The tagline on the home page reads: “100% Free Stock Photos”, which keeps things nice and clear. The search function is similarly straightforward, and the categories are separated into sub-cats for extra-efficient searching.
All images are free for commercial use (except for reselling) and the user is free to modify the photo. Downloads are available in original size only.
This is definitely worth exploring for good free photos, as some Flickr contributors offer their images and videos through a Creative Commons licence.
Make sure you check each individual image for terms and conditions, and give the photographer a credit. This being Flickr, there really is all sorts on here.
After quirky, vintage or newsworthy? Wikimedia Commons is a good place to try, and there are so many categories to look through. Many images are shared through the Creative Commons Attribution licence.

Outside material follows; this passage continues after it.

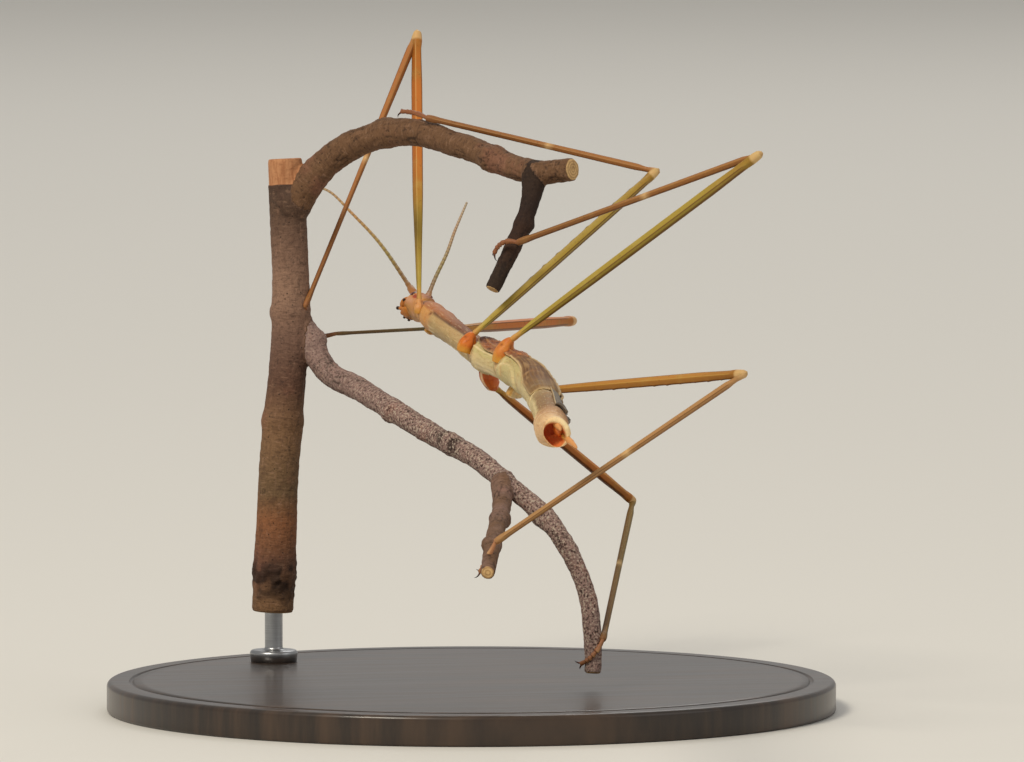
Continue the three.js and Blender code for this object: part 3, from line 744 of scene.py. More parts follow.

It’s not the most user-friendly search function, but worth the effort for all the buried treasure on here. Check each individual image for attribution, licence and download sizes (and this bit is very clear!).
We’ve really moved away from free images with this listing; however, you can find some great free images on Pinterest if you’re happy to spend a bit of time. If you’re blogging about interior design, you may not have much choice…
What Pinterest does is show you the photo and give you details of its author. More often than not, this will then involve an email to the source, together with the promise of a link or reference. Don’t embed the image in your blog until you have this permission.
So there you have it, 25 free stock photo sites where you can download quality images for your blog, website or print project. My personal favourites are Pixabay and Pexels, but I also love the huge collection of technically-not-free-but-included-with-your-subscription photos in Canva.
Have a look at some of these sites yourself, you’re bound to find something you like and can always mix up your stock images with custom made graphics – which you can also make yourself with a very modest subscription to the aforementioned Canva.